Further, adaptive strategies such as in Hint-GRPO (Huang et al., 31 Mar 2025) and Ada-GRPO (Wu et al., 26 May 2025) dynamically inject hints or reweight rewards to encourage format diversity and prevent mode collapse toward unnecessarily verbose outputs or long CoT explanations.

Exploration-focused modifications, such as Critique-GRPO, combine group RL with natural language critique-induced refinements, using a shaping function to emphasize rare but correct output patterns in token updates (Zhang et al., 3 Jun 2025). Recent theoretical advances analyze entropy weighting in reward assignment (Tan et al., 6 Aug 2025), ensuring that ambiguous or high-entropy tokens, often critical to reasoning, receive amplified learning signal.

5. Domain-Specific Applications and Empirical Impact

The token-adapted GRPO paradigm has demonstrated empirical advantages across a range of settings:

Visual spatial reasoning (maze navigation): Achieved 86% accuracy with SFT, further improved to 93% after GRPO, with qualitative gains in self-correction and robust trajectory planning (Dao et al., 20 Feb 2025).

Alignment and safety (multi-objective generation): Multi-label reward regression combined with group normalization yielded balanced improvements across safety, politeness, and other alignment dimensions, outperforming PPO-based RLHF at lower computational cost (Li et al., 26 Mar 2025).

Speech recognition: Token-level GRPO has produced up to 18.4% relative WER reductions, substantial hallucination decrease, and strong robustness on domain transfer tasks, leveraging simple WER- or EM-based rule rewards (Shivakumar et al., 2 Sep 2025).

Object segmentation (mask generation): ALToLLM integrated with token-adapted GRPO achieves adaptive-length tokenization, balancing segmentation quality and efficiency on standard vision benchmarks (Wang et al., 22 May 2025).

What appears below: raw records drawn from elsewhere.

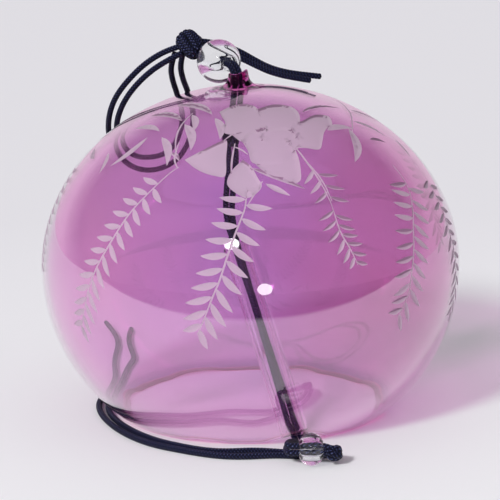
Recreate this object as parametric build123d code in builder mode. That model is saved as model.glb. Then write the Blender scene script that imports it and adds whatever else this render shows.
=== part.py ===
from build123d import *
from math import cos, pi, radians, sin, sqrt, tan
import os

os.makedirs("parts", exist_ok=True)

# Millimetres. The origin is the centre of the mouth on the table, +Z up, and the viewer looks along +Y.

# Glass bell: a wide blown globe, mouth down
bell_radius = 55.0
equator_height = 38.6
crown_height = 86.2
mouth_radius = 35.5
glass_wall = 1.4

# Neck: the pinched nozzle on the crown, a little off the bell's axis
neck_x = -2.4
neck_height = 3.7
neck_tip_radius = 2.8
neck_foot_radius = 4.9
neck_waist_radius = 3.2
neck_edge_round = 0.3
neck_sink_share = 0.6

# Rim: flat lands on the table between shallow hollows left by the hand cutting
rim_hollow_depth = 0.6
rim_hollow_width = 14.0
rim_hollow_width_shares = [1.1, 0.8, 1.25, 0.9, 1.15, 0.85, 0.9]
rim_hollow_angles = [18, 66, 118, 168, 206, 250, 334]

# The one deep hollow, where the doubled cord passes under the rim
cord_hollow_depth = 2.6
cord_hollow_width = 16.0
cord_hollow_angle = -72

# Cord: round braid, doubled, so that two strands run side by side
cord_diameter = 1.6
strand_gap = 0.16
bore_clearance = 0.32
floor_gap = 0.02
end_gap = 0.3

# Clear glass beads
top_bead_radius = 5.8
top_bead_place = Vector(-7.4, 7.4, 91.65)
lower_bead_radius = 4.1
lower_bead_half_length = 3.35
lower_bead_place = Vector(13.9, -54.0, 4.2)
bead_edge_round = 0.35

# Clapper: a straight clear glass tube, its foot on the table inside the rim
tube_radius = 3.55
tube_length = 52.0
tube_lean = 33.5
tube_heading = -60.6
tube_foot_x = 10.4
tube_foot_y = -33.0
tube_foot_gap = 0.2
tube_edge_round = 0.5
tube_upper_share = 0.35
tube_lower_share = 0.7

# Knots
hanger_knot_radius = 3.4
hanger_knot_half_length = 3.9
hanger_knot_place = Vector(-14.8, 15.6, 95.2)
hanger_knot_line = Vector(-0.62, 0.55, 0.56)
inner_knot_radius = 2.4
inner_knot_half_length = 2.7
inner_knot_place = Vector(-4.5, -1.6, 73.0)
lower_knot_radius = 2.2
lower_knot_half_length = 2.5
lower_knot_place = Vector(20.3, -54.1, 3.3)

# One overrun serves every cut
overrun = 4.0

# A bend takes this share of the shorter of its two runs
bend_share = 0.45

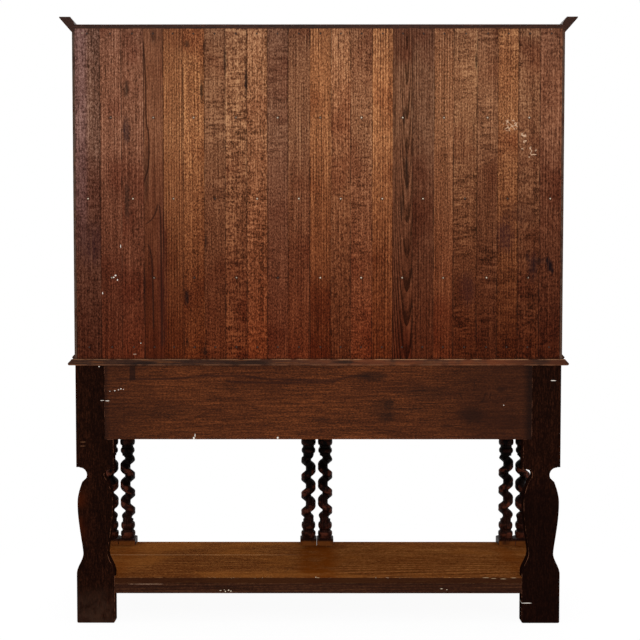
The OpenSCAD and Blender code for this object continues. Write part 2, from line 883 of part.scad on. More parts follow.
rear_leg(-1);  // rear_leg_left
rear_leg(1);  // rear_leg_right
post(-1, -1);  // post_left_outer
post(-1, 1);  // post_left_inner
post(0, -1);  // post_centre_left
post(0, 1);  // post_centre_right
post(1, -1);  // post_right_inner
post(1, 1);  // post_right_outer
pot_board();
pot_rail_back();
pot_rail_front(-1);  // pot_rail_front_left
pot_rail_front(1);  // pot_rail_front_right
pot_rail_end(-1);  // pot_rail_end_left
pot_rail_end(1);  // pot_rail_end_right
pot_bearer();
back_rail();
end_panel(-1);  // end_panel_left
end_panel(1);  // end_panel_right
top_rail(-1);  // top_rail_left
top_rail(1);  // top_rail_right
apron_rail(-1);  // apron_rail_left
apron_rail(1);  // apron_rail_right
side_runner(-1);  // runner_left
runner_centre();
side_runner(1);  // runner_right
kickers();
table_top();
rack_side(-1);  // rack_side_left
rack_side(1);  // rack_side_right
rack_top();
shelf(shelf_low_z);  // shelf_low
shelf(shelf_middle_z);  // shelf_middle
shelf(shelf_high_z);  // shelf_high
nail_rails();
rack_frieze();
cornice_front();
cornice_return(-1);  // cornice_left
cornice_return(1);  // cornice_right
rack_foot_mouldings();
rack_dowels();
back_boards();
board_nails();
drawer_front(-1);  // left_drawer_front
drawer_side(-1, false);  // left_drawer_side_a
drawer_side(-1, true);  // left_drawer_side_b
drawer_back(-1);  // left_drawer_back
drawer_bottom(-1);  // left_drawer_bottom
drawer_beads(-1);  // left_drawer_beads
pull_posts(-1);  // left_drawer_pull_posts
pull(-1, true);  // left_drawer_pull_a
pull(-1, false);  // left_drawer_pull_b
drawer_front(1);  // right_drawer_front
drawer_side(1, false);  // right_drawer_side_a
drawer_side(1, true);  // right_drawer_side_b
drawer_back(1);  // right_drawer_back
drawer_bottom(1);  // right_drawer_bottom
drawer_beads(1);  // right_drawer_beads
pull_posts(1);  // right_drawer_pull_posts
pull(1, true);  // right_drawer_pull_a
pull(1, false);  // right_drawer_pull_b
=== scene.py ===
import math
import random

import bmesh
import bpy
from mathutils import Matrix, Vector, noise


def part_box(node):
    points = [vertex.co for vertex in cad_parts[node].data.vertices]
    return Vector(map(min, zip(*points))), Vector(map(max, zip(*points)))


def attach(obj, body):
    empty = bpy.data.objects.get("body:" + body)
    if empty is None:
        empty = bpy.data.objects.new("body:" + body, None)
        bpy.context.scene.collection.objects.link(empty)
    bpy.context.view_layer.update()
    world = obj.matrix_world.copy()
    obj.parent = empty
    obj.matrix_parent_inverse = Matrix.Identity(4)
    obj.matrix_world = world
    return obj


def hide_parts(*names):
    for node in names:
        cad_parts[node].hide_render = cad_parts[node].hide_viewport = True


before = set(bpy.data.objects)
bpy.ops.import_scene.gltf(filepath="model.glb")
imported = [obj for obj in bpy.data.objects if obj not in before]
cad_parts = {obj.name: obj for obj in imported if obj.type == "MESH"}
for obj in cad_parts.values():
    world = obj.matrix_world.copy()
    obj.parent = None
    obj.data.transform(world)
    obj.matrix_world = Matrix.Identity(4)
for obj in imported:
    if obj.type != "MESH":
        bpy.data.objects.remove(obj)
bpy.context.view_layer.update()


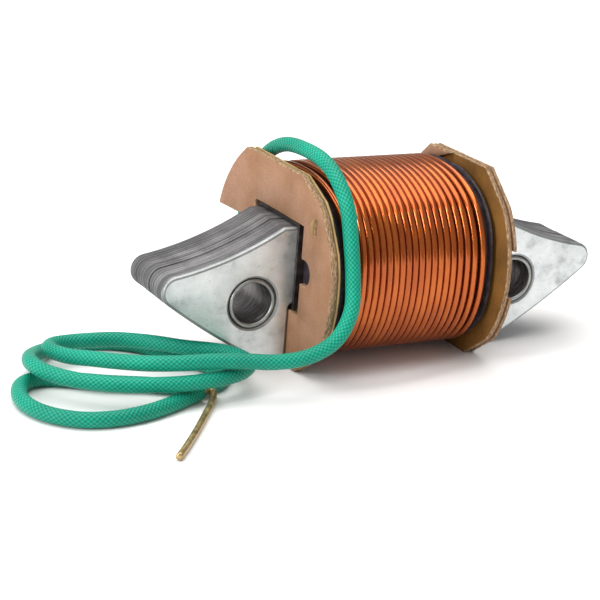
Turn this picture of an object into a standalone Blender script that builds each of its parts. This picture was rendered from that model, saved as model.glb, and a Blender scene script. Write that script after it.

Visual and multimodal generation: DanceGRPO and related extensions adapted the method to denoising trajectories in diffusion and rectified flow models, enabling group-based token updates in both latent and pixel domains with best-in-class performance on image/video quality benchmarks (Jiang et al., 1 May 2025, Xue et al., 12 May 2025).

In each, domain-specific reward design at the token level is crucial—whether incentivizing domain lexical cues, adherence to structured output, or compositional consistency.

6. Limitations, Extensions, and Open Problems

While Token-Adapted GRPO provides improved credit assignment granularity, several challenges remain:

In low-variance or "all-failure" scenarios, traditional group normalization can yield vanishing or noisy gradient signals. Adaptive hinting, diversity scaling, and robust advantage estimation strategies have been proposed to counter this (Huang et al., 31 Mar 2025, Li et al., 20 Mar 2025, Wu et al., 26 May 2025).

Token-level adaptation requires meaningful reward proxies at the token or fragment level, which remains non-trivial for tasks where global outcome is only weakly coupled to local decisions (Li et al., 26 Mar 2025).

Recent analyses reveal that token-level importance sampling, as implemented in standard GRPO, yields a gradient evaluated at the old policy—inducing a bias that is limited by frequent policy refresh, but theoretically addressed by trajectory-level correction (TIC-GRPO) (Pang et al., 4 Aug 2025).

Concerns such as “policy collapse” and improper penalization of conflict tokens have motivated new algorithms (GTPO) which explicitly mask or amplify token gradients based on conflict and entropy criteria, offering improved stability and structure preservation (Simoni et al., 5 Aug 2025, Tan et al., 6 Aug 2025).

The field is rapidly evolving, with directions such as hybrid critic-free and hybrid critic-based methods, finer-grained expectation maximization, more sophisticated entropy shaping, and scalable architectural implementations (e.g., Prefix Grouper for efficient long-context attention (Liu et al., 5 Jun 2025)).

7. Outlook and Research Trajectories

Token-Adapted GRPO constitutes a robust, theory-backed, and empirically validated mechanism for aligning model output distributions at fine granularity. Current work establishes its applicability across unimodal language, multimodal, and visual paradigms, often outperforming critic-based counterparts and offering stable, sample-efficient, and interpretable RL training. The unification of token-level reward shaping, groupwise relative normalization, and domain-specific guidance paves the way for future research in:

Dynamic domain adaptation and continual learning, with flexible reward assignment

Scalable RL in multimodal and long-context models through memory- and compute-efficient variants

Novel exploration strategies exploiting linguistic and non-linguistic feedback

Automated reward synthesis and the theoretical understanding of convergence under adversarial and sparse feedback

The methodology continues to broaden the frontier of what is possible in aligned, interpretable, and efficient large model training.